Indeed. As well as challenging its base morality, ethics, socio-economic
distinctions...

>Taking on those
>encoded norms by refusing to stay in one gender, however it is done--
>through semipermanent hormones, permanent surgery, or temporary
>cosmetic alteration--carries the same societal consequences for the
>individual.

But not the same psychological consequences; nor, for each individuals,
will those societal or psychological consequences be the same. In fact, on
reflection, the three types of modification you mention do not even carry
the same societal consequences, since within societal interaction one has
to include intimate contact.

Further, you don't say what those societal consequences might be:
ostracization, loss of employment, public ridicule, etc. And these things
can have deep psychological effects: depression, suicidal tendencies, etc.
At the end of the day a major function of gender expression must be
internal happiness: if that is outweighed by the unhappiness caused by
society it seems reasonable that some people will choose to limit their
times and modes of non-'standard' gender expression to reach their optimal
state of happiness. Fine: unless the first time they realize their
depression, realize they are now more unhappy and wish to modify their
gender expression, is after they've had an instant, irreversible operation.

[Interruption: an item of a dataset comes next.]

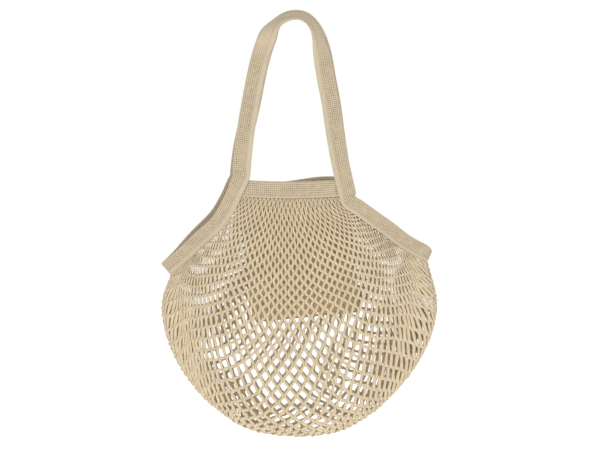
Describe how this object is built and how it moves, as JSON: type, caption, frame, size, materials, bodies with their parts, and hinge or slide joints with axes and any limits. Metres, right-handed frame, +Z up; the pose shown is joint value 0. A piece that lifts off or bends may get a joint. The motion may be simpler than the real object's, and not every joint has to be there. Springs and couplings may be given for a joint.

>The medical profession carries a vested interest in
>preserving the binary sex system and, therefore, in its role as
>gatekeeper will try to weed out those who would practice some
>flexibility.

Well, in the case of the female to male change, doctors are quite prepared
to condone bi-lateral mastectomies and hormonal changes, without requiring
phalloplasty. Equally, breast implants are available to individuals who do
not intend to have vaginoplasty, etc.

Do you have a specific example in mind?

There seems to be the view that the medical profession are 'the enemy' in
this case. Why so? Doctors don't seem to be the enemy when it comes to
things like removing tumours, clearing up infections, setting broken limbs.
Yet, in all these cases there is an element of observation on the part of
the doctor: the biopsy, the swab and culture, the x-ray. Is it not possible
that the psychiatrists, psychologists, doctors and surgeons involved in the
sex change process are there to help; to clarify intentions, point out
potential problems, act as shoulder to cry on, ensure hormones aren't
causing endocrinological damage, etc.